Nanodiamond for tuning the properties of energetic composites

Bismuth oxide (Bi2O3) particles were coated by detonation nanodiamonds. The resulting nanocomposite materials were mixed with an aluminum nanopowder (≈ 100 nm) to prepare nanothermites, with reduced sensitivity to friction and electrostatic discharge (ESD). The use of nanodiamond for this purpose is reported here for the first time. Their numerous qualities such as their small size, antifriction properties and thermal conductivity make them ideal candidates. Small amounts of detonation nanodiamonds allow obtaining impressive desensitization, making thus modified Bi2O3/Al nanothermite safe to handle. A composition containing around 1 wt.% of nanodiamond has a sensitivity threshold to friction superior to 100 N instead of 5 N for the thermite without nanodiamond. Furthermore, the sensitivity threshold to electrostatic discharge increases to 20 times when the nanodiamond content reaches 1.8 wt.%. The antifriction properties of nanodiamond limit the scratching of Bi2O3 surface by Al particles.
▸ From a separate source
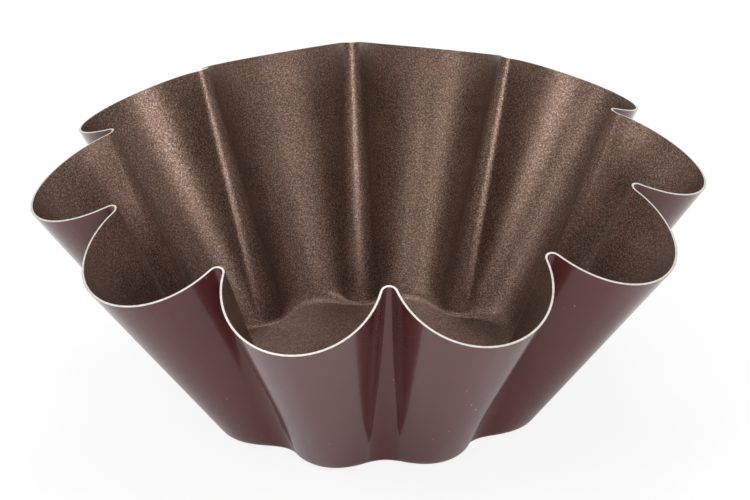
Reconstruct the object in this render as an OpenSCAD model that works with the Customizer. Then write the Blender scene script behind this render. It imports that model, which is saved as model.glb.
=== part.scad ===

The desensitization to ESD is observed for a sufficient coverage of the oxide particles (1.8 wt.% of ND), which restrains the effect of the melt dispersion mechanism of aluminum and prevents the mixing of the oxidizing and the reducing parts of the composites. A good reactivity of the thermite could be maintained for nanodiamond content up to 2.6 wt.%. The carburizing of aluminum coming on contact with nanodiamond during the thermite reaction could be evidenced by X-ray Diffraction and calorimetry measurements and also participates to the desensitization of the nanothermite. This kind of desensitization by using detonation nanodiamond can also be applied to other nanothermites having low sensitivity threshold to friction and ESD.